Prime Minister Abiy Ahmed's government and the TPLF have each blamed the other for the fighting that erupted last Wednesday in areas bordering the southeastern tip of Tigray.
At least four people including children were killed Friday in the first air strike on Mekele in many months, an attack condemned by the UN children's agency UNICEF.
Local channel Tigrai TV had put the death toll at seven, including three children.
Tigrayan rebels had accused the government of hitting a residential area and a kindergarten.
But Addis Ababa said only military sites were targeted and accused the TPLF of "dumping fake body bags in civilian areas" to manufacture outrage.
Access to northern Ethiopia is severely restricted and it is not possible to independently verify the situation on the ground or the claims by the warring sides.
"We are fighting a defensive war," Getachew said earlier Tuesday at a press conference broadcast online, adding: "We will remain open for any negotiations."
Residents, as well as diplomatic and humanitarian sources, have said that in recent days TPLF fighters have pushed about 50 kilometres (30 miles) south from Tigray into Amhara and to the southeast into Afar, sending many people fleeing.
"We have defended our positions and we are now launching a counter-offensive," Getachew said.
"Abiy keeps making miscalculation after miscalculation, he keeps sending reinforcements and we'll continue to neutralise (them) and that will take us probably deeper and deeper into Amhara region."
Roads 'clogged with fleeing people'
Abiy's government announced Saturday that federal forces had pulled back from Kobo, which lies about 15 kilometres south of Tigray, to avoid "mass casualties".
Getachew said Tuesday a significant part of the North Wollo zone in Amhara was in rebel hands although the TPLF did not want to control the area.
In response, the Government Communication Service said: "The federal government is still committed to the peaceful resolution to the conflict that was once again initiated by the TPLF terrorist group."
A local NGO active in Afar, the APDA, said on Twitter about 18,000 people had been displaced by fighting, mainly women and children, and that roads in one area were "clogged with fleeing people".
It said the TPLF was apparently advancing towards Keliwan, a town in Afar to the east of Kobo, and that people were evacuating.
Calls for restraint
The war, which erupted in November 2020, has killed untold numbers of civilians and left millions in need of humanitarian aid across the north.
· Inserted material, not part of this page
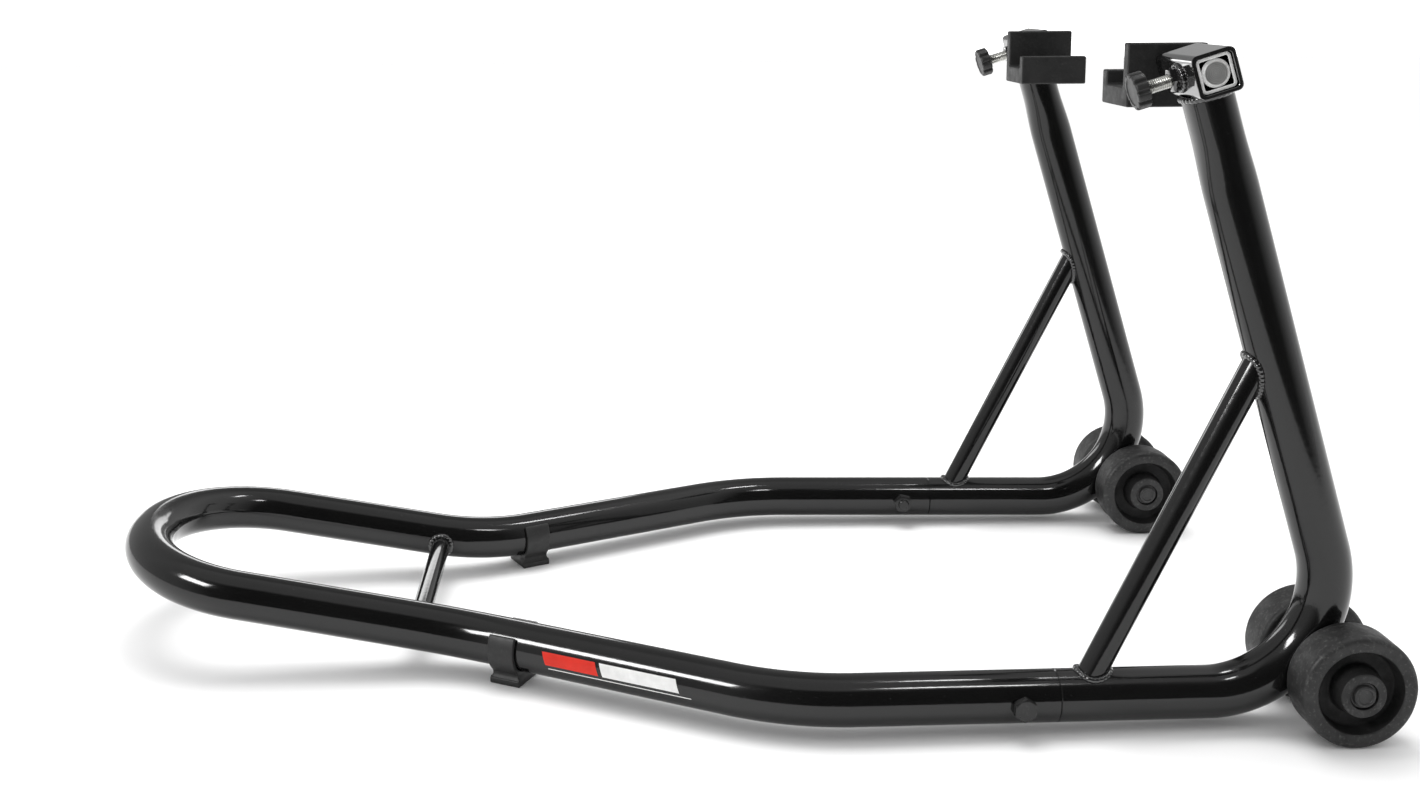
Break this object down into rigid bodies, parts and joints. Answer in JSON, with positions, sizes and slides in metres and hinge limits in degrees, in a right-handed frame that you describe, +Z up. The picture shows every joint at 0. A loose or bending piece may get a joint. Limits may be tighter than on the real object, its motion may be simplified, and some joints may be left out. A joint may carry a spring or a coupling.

Since the latest combat flared, the international community has issued appeals for restraint, including from UN chief Antonio Guterres and the African Union.
Guterres' spokesman Stephane Dujarric confirmed last week that he had spoken to Abiy as well as TPLF leader Debretsion Gebremichael to call for an immediate cessation of hostilities and "the creation of conditions to restart an effective political dialogue".
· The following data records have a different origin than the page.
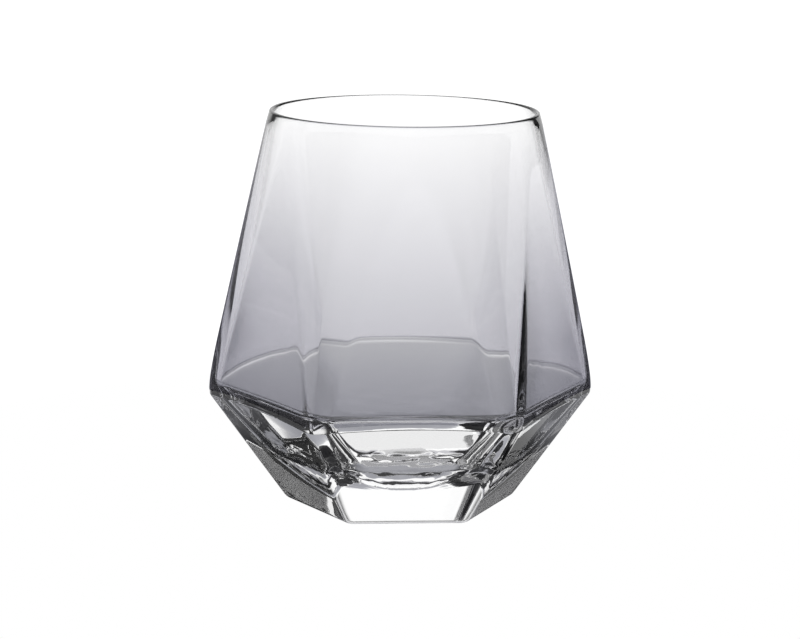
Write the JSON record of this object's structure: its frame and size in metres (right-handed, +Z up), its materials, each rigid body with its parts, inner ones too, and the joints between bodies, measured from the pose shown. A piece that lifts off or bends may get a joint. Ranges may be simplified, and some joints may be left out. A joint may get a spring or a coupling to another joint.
{
  "type": "whiskey tumbler",
  "caption": "Stemless whiskey tumbler: round mouth, hexagonal belly, small hexagonal foot and thick clear base, with a smoke-grey gradient coating on the upper panels.",
  "frame": {"origin": "centre of the flat hexagonal face that the glass stands on", "axes": "+Z up along the glass's axis; one corner of the hexagon points along +X, so a flat panel faces -Y"},
  "size_m": [0.0976, 0.086, 0.1],
  "materials": {
    "clear_glass": "fire-polished clear soda-lime glass",
    "smoke_tint": "glossy see-through smoke-grey coating, densest at the belly and fading out at the lip"
  },
  "bodies": {
    "root": {"glass_body": "clear_glass", "tint_coating": "smoke_tint"}
  },
  "joints": []
}
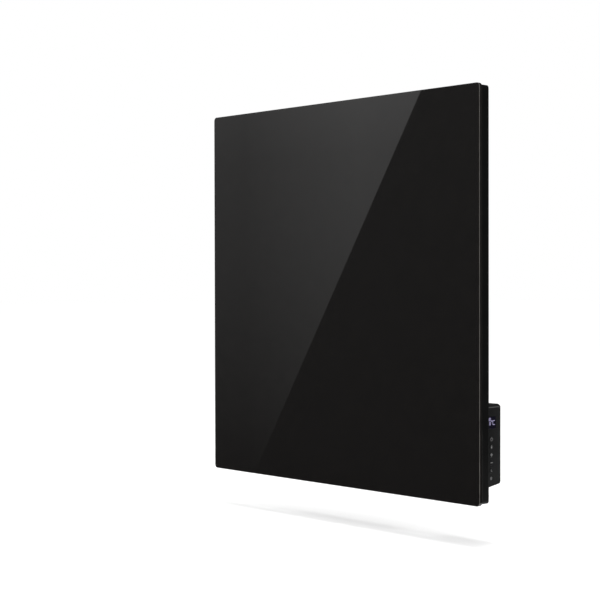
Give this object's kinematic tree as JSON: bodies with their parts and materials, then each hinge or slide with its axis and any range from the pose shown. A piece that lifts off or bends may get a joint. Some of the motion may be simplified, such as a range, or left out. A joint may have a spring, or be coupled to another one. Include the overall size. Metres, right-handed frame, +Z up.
{
  "type": "infrared panel heater",
  "caption": "Wall-hung infrared panel heater: black glass front on a shallow steel case, with a control box and keys on its back and a rail that it lifts off.",
  "frame": {"origin": "centre of the wall rail's rear face, on the wall plane", "axes": "+Z up, +Y into the wall, -Y to the room, +X to the right seen from the room"},
  "size_m": [0.6, 0.0572, 0.6],
  "materials": {
    "black_steel": "black satin paint on steel",
    "steel": "zinc-plated steel",
    "black_glass": "gloss, black on its back",
    "silicone": "black silicone rubber",
    "carbon_film": "black carbon film in clear polyester",
    "copper": "bare copper strip",
    "foil": "bright aluminium",
    "mineral_wool": "pressed mineral wool board",
    "powder_coat": "fine matt black powder coat",
    "box_plastic": "finely spark-eroded black ABS",
    "key_plastic": "smooth satin black ABS with pale legend",
    "base_plastic": "matt black ABS",
    "dark_window": "smoked polycarbonate",
    "board": "green solder mask",
    "relay_blue": "blue moulded case",
    "terminal_green": "green polyamide",
    "ceramic": "white ceramic tube",
    "led_grey": "dark grey display and sensor moulding",
    "lead_red": "red silicone insulation",
    "lead_blue": "blue silicone insulation"
  },
  "bodies": {
    "rail": {"wall_rail": "black_steel"},
    "heater": {"glass_panel": "black_glass", "edge_adhesive": "silicone", "heating_film": "carbon_film", "busbar_left": "copper", "busbar_right": "copper", "reflector_sheet": "foil", "insulation_board": "mineral_wool", "thermal_cutout": "steel", "bond_frame": "foil", "rear_case": "powder_coat", "case_screw_1": "black_steel", "case_screw_2": "black_steel", "case_screw_3": "black_steel", "case_screw_4": "black_steel", "case_screw_5": "black_steel", "case_screw_6": "black_steel", "hanger_channel": "powder_coat", "hanger_screw_1": "steel", "hanger_screw_2": "steel", "hanger_screw_3": "steel", "hanger_screw_4": "steel", "spacer_channel": "powder_coat", "spacer_screw_1": "steel", "spacer_screw_2": "steel", "bumper_left": "silicone", "bumper_right": "silicone", "supply_lead": "lead_red", "cutout_lead": "lead_red", "return_lead": "lead_blue", "wire_grommet": "silicone", "box_shell": "box_plastic", "box_base": "base_plastic", "box_screw_1": "black_steel", "box_screw_2": "black_steel", "box_screw_3": "black_steel", "box_screw_4": "black_steel", "display_window": "dark_window", "display_module": "led_grey", "power_switch": "steel", "lock_switch": "steel", "plus_switch": "steel", "minus_switch": "steel", "timer_switch": "steel", "receiver_window": "dark_window", "receiver": "led_grey", "power_board": "board", "control_board": "board", "supply_module": "base_plastic", "relay": "relay_blue", "terminal_block": "terminal_green", "fuse": "ceramic", "gland_body": "box_plastic", "gland_cap": "box_plastic", "gland_locknut": "box_plastic"},
    "power_button": {"power_key": "key_plastic"},
    "lock_button": {"lock_key": "key_plastic"},
    "plus_button": {"plus_key": "key_plastic"},
    "minus_button": {"minus_key": "key_plastic"},
    "timer_button": {"timer_key": "key_plastic"}
  },
  "joints": [
    {"name": "heater_lift", "type": "slide", "parent": "rail", "child": "heater", "axis": [0, 0, 1], "range_m": [0, 0.014]},
    {"name": "power_press", "type": "slide", "parent": "heater", "child": "power_button", "axis": [-1, 0, 0], "range_m": [0, 0.0005], "stiffness_N_per_m": 1600},
    {"name": "lock_press", "type": "slide", "parent": "heater", "child": "lock_button", "axis": [-1, 0, 0], "range_m": [0, 0.0005], "stiffness_N_per_m": 1600},
    {"name": "plus_press", "type": "slide", "parent": "heater", "child": "plus_button", "axis": [-1, 0, 0], "range_m": [0, 0.0005], "stiffness_N_per_m": 1600},
    {"name": "minus_press", "type": "slide", "parent": "heater", "child": "minus_button", "axis": [-1, 0, 0], "range_m": [0, 0.0005], "stiffness_N_per_m": 1600},
    {"name": "timer_press", "type": "slide", "parent": "heater", "child": "timer_button", "axis": [-1, 0, 0], "range_m": [0, 0.0005], "stiffness_N_per_m": 1600}
  ]
}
Debretsion disclosed last week that "two rounds of confidential face-to-face" meetings with top civilian and military officials had taken place, the first acknowledgement by either side of direct contacts.
But the rivals have been at odds over who should lead negotiations, with Abiy's government saying the AU should broker any dialogue while the TPLF wanted Kenya's outgoing President Uhuru Kenyatta to mediate and has also called for the restoration of basic services to Tigray.
The March truce allowed the resumption of international aid convoys to Tigray after a three-month break, while the region remains without access to basic services and struggles with food shortages.
Abiy, a Nobel Peace laureate, sent troops into Tigray to topple the TPLF in response to what he said were rebel attacks on federal army camps.
The TPLF mounted a comeback, recapturing most of Tigray in June 2021 and expanding into Afar and Amhara, before the fighting reached a stalemate.